The new money – which will be made available over two years – will allow pharmacists to write prescriptions for seven common ailments for the first time in England. Morrison said this was “the most significant investment in community pharmacy in well over a decade” and that it followed hard negotiations.
However, she noted there were several “outstanding and urgent” issues that needed fixing – such as workforce pressure, due to a lack of pharmacists and pharmacy technicians.
Delegates at the conference expressed cautious optimism about the government announcement, with most acknowledging the move was indeed a “vote of confidence” in recognition of community pharmacy’s vital role in the nation’s healthcare, particularly during the pandemic when they kept their doors open while others kept theirs shut.
Some, however, felt this cash injection was “too little too late”; one speaker likened it to “building an extension on a crumbling house”.

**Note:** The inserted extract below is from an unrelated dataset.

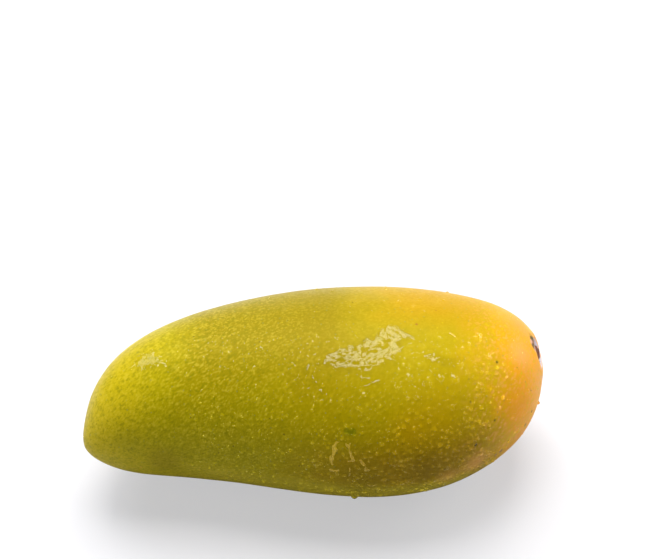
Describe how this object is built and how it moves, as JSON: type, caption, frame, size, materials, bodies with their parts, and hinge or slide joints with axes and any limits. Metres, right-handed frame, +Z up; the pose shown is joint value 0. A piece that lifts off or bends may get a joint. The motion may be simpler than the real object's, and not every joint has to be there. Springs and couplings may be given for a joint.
{
  "type": "mango",
  "caption": "Whole ripe mango lying on its cheek, long and slightly bent, with the dry stub of its stalk in the hollow at one end.",
  "frame": {"origin": "under the middle of the fruit's box, on the surface that it rests on", "axes": "+X along the fruit towards the stalk end, +Y towards its back edge, +Z up through its cheeks"},
  "size_m": [0.181, 0.089, 0.0723],
  "materials": {
    "skin": "waxy satin, olive green to yellow and orange",
    "dry_stalk": "dry and rough",
    "water": "clear, wet"
  },
  "bodies": {
    "root": {"fruit": "skin", "stem_stub": "dry_stalk"}
  },
  "joints": []
}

CEO of the Association of Independent Multiple Pharmacies, Dr Leyla Hannbeck, agreed that while the new money was a step in the right direction, it was no way near enough to resolve the sector’s “core funding issues that have been going on for years and years”. She said overworked pharmacists who contend daily with severe shortages of staff, resources and medicines feel as though “they are treated like a punching bag”.
In his welcome address, executive editor of Pharmacy Business, Shailesh Solanki called the much-awaited Pharmacy First service “a potential game-changer” for community pharmacy.
He said it would open the door for the sector “to showcase its undoubted value, reimagine its purpose and embed itself deeper” within the country’s primary care structure.
“The timing for the conference couldn’t have been better,” said Anne Joshua, head of Pharmacy Integration, NHS England, in her keynote address. She explained plans for the pharmacist independent prescribing service, that is expected to increase patient access to care and improve capacity in the healthcare system as well as individual health outcomes.
“This is a real opportunity to start building the future” of community pharmacy, she said, describing how the NHS England plan outlined measures to support primary care teams with the help of prescribing pharmacists.
Joshua said she was particularly excited about “digital interoperability” in the context of independent prescribing.
In his presentation on ‘Health tech for the next generation’, CEO of Invatech Health Tariq Muhammad, outlined how advances in technology provided community pharmacy an opportunity to do things differently.
“If we can reimagine our purpose and think differently about our use of technology, we can solve not only today’s challenges, but position pharmacy at the centre of the healthcare delivery for the next generation,” he said.
There were also talks on technology and a panel discussed rapid adoption of automation and digital solutions for community pharmacy – from the use of apps to robotics.
Superintendent pharmacist Raj Rohilla narrated how he was “getting bogged down” with the amount of time he needed to spend in dispensing. After automating his three pharmacies, he said he was happy he could finish the bulk of dispensing in good time and use his daily freedup hours in providing services.
“Our idea was to finish all the dispensing work by 3pm and then do the additional services,” he said at a session moderated by Gareth Jones, director of external and corporate affairs at the National Pharmacy Association.
Pharmacist and AI specialist, Yasmin Karsan, highlighted the possibilities of rapid adoption of artificial intelligence broadly within healthcare, but community pharmacy, in particular, where data collection was still one piece of a jigsaw.
Karsan said community pharmacy already holds “a ridiculous amount data in our PMR systems” which can be used to build an AI-based model for predictive analysis of medical support for long-term conditions such as hypertension.
“It’s all about using all that data in the most appropriate way to get the results that we need.”
Two further panels explored how a reimagined community pharmacy should keep clinical services at the forefront and discussed how pharmacy could promote self-care in the communities they served.